There is no risk of injection here as the UUID values provided by the end-user are first sanitized and then verified with CEEMS API server to check if the user is owner of the compute unit before passing them to TSDB server.

A complete reference can be found in Reference section. A valid sample configuration file can be found in the repo

Securing configuration file

As evident from the previous section, the configuration file of cacct will contain secrets that should be accessible to the end users. At the same time, the executable cacct must be accessible to the end-users to be able to fetch their usage statistics. This means, cacct must be able to read the configuration file at the runtime but not the user who is executing it. This can be done using Sticky bit.
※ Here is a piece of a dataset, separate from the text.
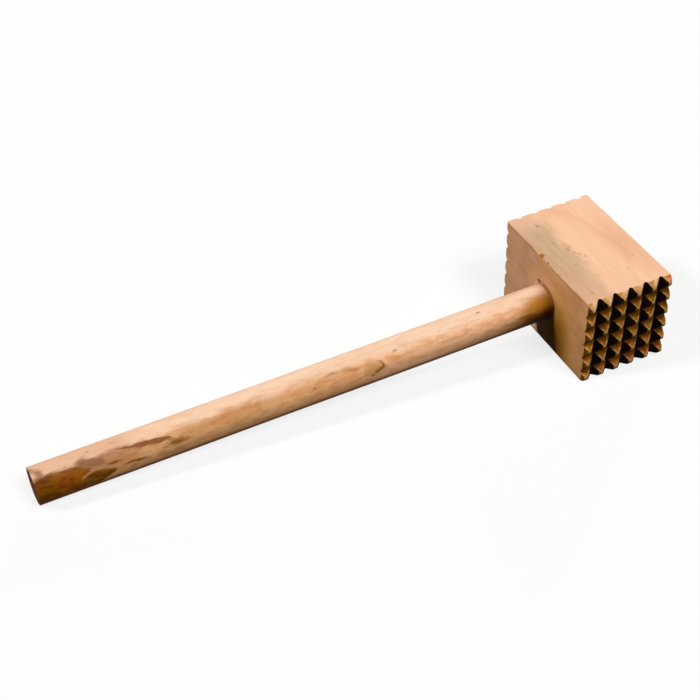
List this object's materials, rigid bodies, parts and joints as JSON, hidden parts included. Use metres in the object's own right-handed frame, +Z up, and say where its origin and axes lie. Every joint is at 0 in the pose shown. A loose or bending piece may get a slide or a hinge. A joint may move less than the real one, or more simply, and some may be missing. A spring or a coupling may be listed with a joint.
{
  "type": "meat mallet",
  "caption": "Wooden meat mallet: a squared block with pyramid teeth cut in its striking faces, on a straight round handle that goes through the block and is wedged.",
  "frame": {"origin": "centre of the block's lower side, the side it lies on, straight below the handle's axis", "axes": "X is the striking direction, with +X at the front toothed face; +Y runs along the handle from the butt to the block; +Z is up, square to the side it lies on"},
  "size_m": [0.085, 0.342, 0.054],
  "materials": {
    "head_wood": "bare sanded beech, end grain on the toothed faces",
    "handle_wood": "bare sanded beech dowel with a brown heartwood streak",
    "wedge_wood": "bare hardwood, darker than the handle"
  },
  "bodies": {
    "root": {"head": "head_wood", "handle": "handle_wood", "wedge": "wedge_wood"}
  },
  "joints": []
}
By using SETUID or SETGID bit on the executable, the binary will execute as the user or group that owns the file and not the user who invokes the execution. For instance, imagine a case where a system user/group ceems is created on a HPC login node. The sticky bit SETGID can be set on the cacct as follows:

chown ceems:ceems /usr/local/bin/cacct
chmod g+s /usr/local/bin/cacct
# Ensure others can execute cacct
chmod o+x /usr/local/bin/cacct

# Use the same user/group as owner:group to cacct configuration file
chown ceems:ceems /etc/ceems/config.yml
# Revoke all the permissions for others
chmod o-rwx /etc/ceems/config.yml

Now everytime cacct has been invoked, it runs as ceems user instead of user who invoked it. As the same user/group is the owner to the file /etc/ceems/config.yml, cacct will be able to read the file. At the same time, the user who invoked the cacct binary will not be able to access /etc/ceems/config.yml as the permission have been revoked.

When cacct has been installed using the RPM/DEB file provided by the CEEMS Releases, cacct will be already installed with sticky bit and the operators only need to populate configuration file at /etc/ceems/config.yml.